Often times the early church turns out to be the “black sheep” for hermeneutical methodology. In the academic world and the church there has been a growing interest in “theological exegesis.” Part of the struggle in this movement is how do we understand and model the early church’s hermeneutical method? Ideas such as “allegory” versus “literal” are often used with little understanding of how the early church understood these terms in their own right. It is often times the Protestant’s concern how can we know the “real meaning of Scripture” if it is allegorized? Will that not lead to a hermeneutical that is not grounded in the historical consciousness of the original writing? What about authorial intent?
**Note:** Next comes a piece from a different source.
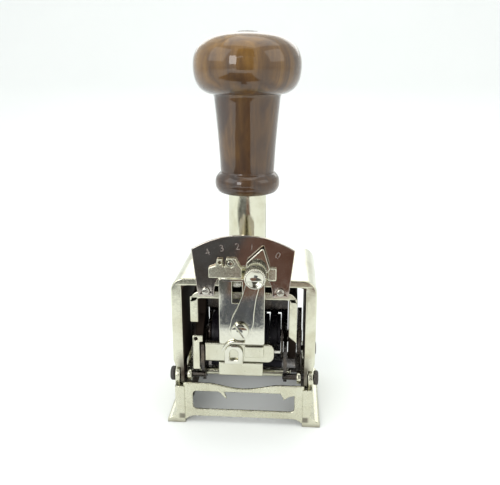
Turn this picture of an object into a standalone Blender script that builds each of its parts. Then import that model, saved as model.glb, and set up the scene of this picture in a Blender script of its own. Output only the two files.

All these questions are valid today but the early church still dealt with these types of questions (albeit they were framed in a much different manner).
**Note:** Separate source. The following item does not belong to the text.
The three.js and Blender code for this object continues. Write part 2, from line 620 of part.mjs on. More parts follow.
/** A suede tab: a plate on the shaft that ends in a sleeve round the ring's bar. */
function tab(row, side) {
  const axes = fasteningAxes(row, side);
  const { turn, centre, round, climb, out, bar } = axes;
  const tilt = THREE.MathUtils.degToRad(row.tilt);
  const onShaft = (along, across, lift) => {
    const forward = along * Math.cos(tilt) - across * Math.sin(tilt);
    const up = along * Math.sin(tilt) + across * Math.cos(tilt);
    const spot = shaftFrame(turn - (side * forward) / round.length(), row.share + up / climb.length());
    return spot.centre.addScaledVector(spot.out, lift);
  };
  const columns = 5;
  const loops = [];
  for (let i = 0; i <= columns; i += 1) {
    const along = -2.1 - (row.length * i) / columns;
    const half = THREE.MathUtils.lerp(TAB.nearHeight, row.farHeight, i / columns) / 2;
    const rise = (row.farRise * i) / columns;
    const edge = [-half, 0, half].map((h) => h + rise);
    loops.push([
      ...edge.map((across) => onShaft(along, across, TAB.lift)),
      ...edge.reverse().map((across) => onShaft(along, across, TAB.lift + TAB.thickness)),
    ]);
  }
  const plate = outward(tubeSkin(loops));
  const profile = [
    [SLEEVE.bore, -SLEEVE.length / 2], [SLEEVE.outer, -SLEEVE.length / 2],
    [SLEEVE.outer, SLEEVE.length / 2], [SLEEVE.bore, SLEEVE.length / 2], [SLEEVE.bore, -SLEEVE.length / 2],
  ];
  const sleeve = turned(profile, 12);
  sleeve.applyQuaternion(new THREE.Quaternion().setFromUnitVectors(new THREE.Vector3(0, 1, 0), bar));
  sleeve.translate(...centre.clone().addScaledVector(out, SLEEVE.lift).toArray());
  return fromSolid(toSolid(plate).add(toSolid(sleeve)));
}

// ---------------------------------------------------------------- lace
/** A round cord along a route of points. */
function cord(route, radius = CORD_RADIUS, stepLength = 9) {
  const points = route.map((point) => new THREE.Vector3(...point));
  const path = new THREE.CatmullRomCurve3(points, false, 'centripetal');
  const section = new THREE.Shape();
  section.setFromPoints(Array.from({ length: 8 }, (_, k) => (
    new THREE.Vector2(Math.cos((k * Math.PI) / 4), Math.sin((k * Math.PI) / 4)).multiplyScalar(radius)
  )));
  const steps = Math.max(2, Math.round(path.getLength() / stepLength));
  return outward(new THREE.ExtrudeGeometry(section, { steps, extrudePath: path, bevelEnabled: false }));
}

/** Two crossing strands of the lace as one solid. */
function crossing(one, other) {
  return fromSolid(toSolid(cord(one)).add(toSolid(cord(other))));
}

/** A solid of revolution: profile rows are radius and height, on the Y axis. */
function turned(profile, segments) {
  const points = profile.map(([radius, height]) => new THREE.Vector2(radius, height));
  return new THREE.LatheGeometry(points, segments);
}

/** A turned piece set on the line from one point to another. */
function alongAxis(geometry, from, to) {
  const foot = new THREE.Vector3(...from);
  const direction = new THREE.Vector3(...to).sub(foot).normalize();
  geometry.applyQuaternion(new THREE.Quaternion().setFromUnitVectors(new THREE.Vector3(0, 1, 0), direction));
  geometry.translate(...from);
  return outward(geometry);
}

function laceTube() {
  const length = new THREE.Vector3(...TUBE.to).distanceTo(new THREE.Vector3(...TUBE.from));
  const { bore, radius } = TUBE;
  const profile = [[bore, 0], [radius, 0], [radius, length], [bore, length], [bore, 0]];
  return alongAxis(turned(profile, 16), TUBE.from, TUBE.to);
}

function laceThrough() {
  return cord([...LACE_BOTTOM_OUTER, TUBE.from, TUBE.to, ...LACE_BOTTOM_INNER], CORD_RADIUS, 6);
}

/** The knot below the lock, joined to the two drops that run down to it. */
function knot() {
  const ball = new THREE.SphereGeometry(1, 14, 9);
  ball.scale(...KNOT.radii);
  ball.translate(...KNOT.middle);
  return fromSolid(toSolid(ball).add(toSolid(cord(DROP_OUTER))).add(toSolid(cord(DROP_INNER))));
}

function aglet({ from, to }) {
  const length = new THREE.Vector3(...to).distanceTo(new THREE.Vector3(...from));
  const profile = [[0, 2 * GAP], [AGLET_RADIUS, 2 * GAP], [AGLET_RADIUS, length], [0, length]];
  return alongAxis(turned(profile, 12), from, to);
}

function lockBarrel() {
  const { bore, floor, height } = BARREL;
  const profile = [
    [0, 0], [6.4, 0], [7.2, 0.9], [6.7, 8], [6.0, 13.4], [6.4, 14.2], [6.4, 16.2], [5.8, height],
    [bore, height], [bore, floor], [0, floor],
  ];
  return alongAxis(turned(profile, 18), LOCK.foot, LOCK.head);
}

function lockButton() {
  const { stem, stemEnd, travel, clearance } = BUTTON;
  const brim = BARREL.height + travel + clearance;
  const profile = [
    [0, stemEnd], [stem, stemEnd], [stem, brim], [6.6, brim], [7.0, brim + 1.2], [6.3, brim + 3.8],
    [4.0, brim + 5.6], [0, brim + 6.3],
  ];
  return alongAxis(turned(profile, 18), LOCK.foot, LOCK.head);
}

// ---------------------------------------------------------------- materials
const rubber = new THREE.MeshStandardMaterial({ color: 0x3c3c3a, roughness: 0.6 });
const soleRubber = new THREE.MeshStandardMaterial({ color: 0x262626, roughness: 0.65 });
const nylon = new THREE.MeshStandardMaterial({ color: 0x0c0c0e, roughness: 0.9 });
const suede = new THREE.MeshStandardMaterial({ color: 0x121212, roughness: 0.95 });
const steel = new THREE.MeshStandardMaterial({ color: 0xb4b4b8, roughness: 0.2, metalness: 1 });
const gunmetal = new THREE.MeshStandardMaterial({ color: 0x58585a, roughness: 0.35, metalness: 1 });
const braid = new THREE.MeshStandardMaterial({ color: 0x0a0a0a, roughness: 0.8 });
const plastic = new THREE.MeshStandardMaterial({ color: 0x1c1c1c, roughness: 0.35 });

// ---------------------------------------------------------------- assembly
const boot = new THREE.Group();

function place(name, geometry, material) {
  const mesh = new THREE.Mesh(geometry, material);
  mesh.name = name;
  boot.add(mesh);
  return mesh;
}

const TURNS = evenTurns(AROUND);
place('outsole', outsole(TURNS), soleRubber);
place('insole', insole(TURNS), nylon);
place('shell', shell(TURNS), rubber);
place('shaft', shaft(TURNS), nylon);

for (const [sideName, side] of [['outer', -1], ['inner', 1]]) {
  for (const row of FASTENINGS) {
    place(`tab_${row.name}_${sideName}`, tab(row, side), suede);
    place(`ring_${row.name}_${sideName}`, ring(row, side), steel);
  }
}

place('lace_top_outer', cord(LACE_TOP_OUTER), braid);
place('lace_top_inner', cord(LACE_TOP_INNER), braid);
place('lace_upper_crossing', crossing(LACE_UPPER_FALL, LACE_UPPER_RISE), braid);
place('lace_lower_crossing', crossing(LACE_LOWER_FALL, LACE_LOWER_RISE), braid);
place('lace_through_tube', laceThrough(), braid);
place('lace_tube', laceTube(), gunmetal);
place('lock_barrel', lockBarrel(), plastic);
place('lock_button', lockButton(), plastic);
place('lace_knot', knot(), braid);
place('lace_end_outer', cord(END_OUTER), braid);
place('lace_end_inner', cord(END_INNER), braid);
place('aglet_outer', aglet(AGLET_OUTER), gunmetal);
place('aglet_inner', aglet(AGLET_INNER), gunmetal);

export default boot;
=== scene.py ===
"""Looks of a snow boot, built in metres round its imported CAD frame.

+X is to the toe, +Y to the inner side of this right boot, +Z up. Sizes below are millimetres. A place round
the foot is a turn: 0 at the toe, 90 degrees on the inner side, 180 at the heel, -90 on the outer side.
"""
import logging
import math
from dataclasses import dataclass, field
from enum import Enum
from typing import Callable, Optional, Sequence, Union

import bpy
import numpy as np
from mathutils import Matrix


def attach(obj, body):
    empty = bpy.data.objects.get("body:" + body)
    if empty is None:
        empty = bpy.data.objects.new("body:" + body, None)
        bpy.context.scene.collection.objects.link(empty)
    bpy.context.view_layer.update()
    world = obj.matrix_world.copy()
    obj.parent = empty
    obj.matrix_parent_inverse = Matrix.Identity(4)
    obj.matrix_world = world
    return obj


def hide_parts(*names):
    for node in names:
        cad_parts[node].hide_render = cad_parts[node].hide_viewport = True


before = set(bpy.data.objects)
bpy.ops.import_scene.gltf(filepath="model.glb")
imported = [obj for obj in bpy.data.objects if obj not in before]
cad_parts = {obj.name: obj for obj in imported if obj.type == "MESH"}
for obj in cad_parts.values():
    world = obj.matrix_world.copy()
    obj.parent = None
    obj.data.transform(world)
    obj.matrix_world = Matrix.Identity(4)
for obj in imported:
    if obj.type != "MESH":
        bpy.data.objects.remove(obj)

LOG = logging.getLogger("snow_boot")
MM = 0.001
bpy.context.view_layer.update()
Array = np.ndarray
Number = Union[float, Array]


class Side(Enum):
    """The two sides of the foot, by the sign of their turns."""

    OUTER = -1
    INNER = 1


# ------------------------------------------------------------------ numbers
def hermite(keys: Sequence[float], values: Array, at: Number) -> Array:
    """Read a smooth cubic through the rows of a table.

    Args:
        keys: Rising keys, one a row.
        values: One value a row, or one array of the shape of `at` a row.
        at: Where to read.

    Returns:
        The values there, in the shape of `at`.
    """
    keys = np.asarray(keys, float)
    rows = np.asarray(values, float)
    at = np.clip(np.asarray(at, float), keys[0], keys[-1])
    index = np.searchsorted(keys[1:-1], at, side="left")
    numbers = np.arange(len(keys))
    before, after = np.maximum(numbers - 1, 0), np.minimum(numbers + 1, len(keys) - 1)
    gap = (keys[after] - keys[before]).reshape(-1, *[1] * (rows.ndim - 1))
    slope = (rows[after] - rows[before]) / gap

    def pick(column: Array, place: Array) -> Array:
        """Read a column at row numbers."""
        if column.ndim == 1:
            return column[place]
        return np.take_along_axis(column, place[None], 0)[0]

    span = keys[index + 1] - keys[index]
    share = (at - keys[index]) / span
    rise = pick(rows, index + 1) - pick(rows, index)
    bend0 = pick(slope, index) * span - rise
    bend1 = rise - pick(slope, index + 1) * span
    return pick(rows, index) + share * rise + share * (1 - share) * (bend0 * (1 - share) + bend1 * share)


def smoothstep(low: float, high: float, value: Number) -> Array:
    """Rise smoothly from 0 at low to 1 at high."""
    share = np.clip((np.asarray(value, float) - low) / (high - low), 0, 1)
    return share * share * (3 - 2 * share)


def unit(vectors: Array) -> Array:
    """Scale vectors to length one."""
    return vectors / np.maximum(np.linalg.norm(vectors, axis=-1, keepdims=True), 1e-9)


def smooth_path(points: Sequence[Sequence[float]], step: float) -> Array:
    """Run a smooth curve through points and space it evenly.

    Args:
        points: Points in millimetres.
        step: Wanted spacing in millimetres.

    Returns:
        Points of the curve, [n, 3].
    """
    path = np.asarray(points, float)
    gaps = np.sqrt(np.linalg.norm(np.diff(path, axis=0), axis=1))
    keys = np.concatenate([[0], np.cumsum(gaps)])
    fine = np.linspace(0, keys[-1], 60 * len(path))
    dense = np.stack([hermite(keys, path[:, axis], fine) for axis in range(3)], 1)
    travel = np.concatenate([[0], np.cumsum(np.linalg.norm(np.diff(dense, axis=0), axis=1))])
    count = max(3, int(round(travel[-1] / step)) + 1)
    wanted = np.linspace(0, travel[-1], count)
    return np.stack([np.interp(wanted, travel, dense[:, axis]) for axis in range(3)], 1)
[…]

I have been reading through Origen’s homilies on Luke and I have noticed that he often times seeks the “literal” (understood here in the historical meaning of the passage) first and then moves onto a spiritual reading. With these thoughts going on I came across an articled titled “The Spiritual Sense(s) Today” by Glenn W. Olsen in The Bible and the University. In this essay he articulates how the early church understood exegesis and one section in particular stood out to me and helped make sense of Origen’s practice. He says,
The important point is that, using whatever terminology, the Fathers tended to distinguish between a use of the Scripture to articulate doctrine; a use of it to determine how Christians are to live, that is a moral use; and a use of it to articulate a path of spiritual progress. That is, the Scriptures could be seen as aiming at various things. Especially from the time of Origen, there was a tendency to associate doctrine with the the literal sense, and morals and spiritual growth with the spiritual senses. This does not mean that the Fathers did not think that all three — doctrine, morals, and the spiritual life — could be found in the literal sense, but that they tended to think of the spiritual senses as ways of particularly pursing something more personal than doctrine, such as spiritual development (128).
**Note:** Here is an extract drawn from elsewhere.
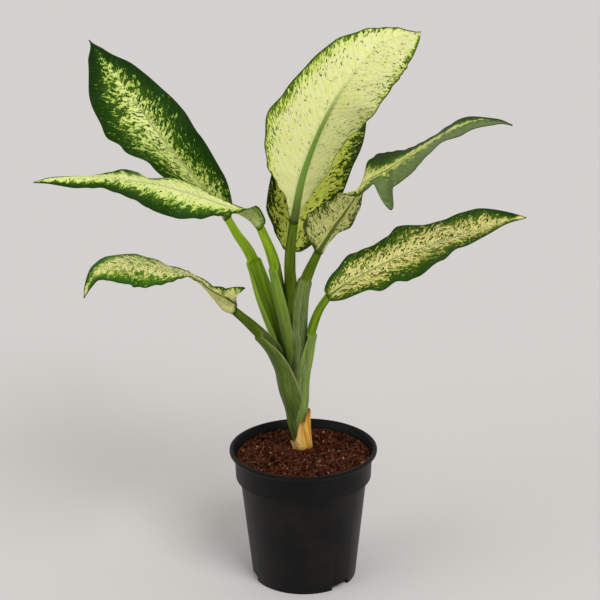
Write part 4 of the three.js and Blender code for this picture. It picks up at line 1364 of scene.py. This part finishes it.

There is definitely more to this idea than this post will allow. But I am beginning to see that in my readings of the early church’s practice (i.e. homilies, commentaries, letters etc.) generally goes against much of the caricature of their hermeneutical method. I find in the early church a generally helpful way of reading the scriptures that is edifying for the church today. Let me end with this quote from the same essay:
A spiritual sense was a way of asking, in fidelity to the corporeal sense of Scripture, what its implication might be for some such subject as the life of one’s soul or the life of the Church. Since there was no such thing as an ‘academic theology’ which could be separated from daily living, all the senses of Scripture were seen as intertwined. Theory or theology was to lead to practice (128).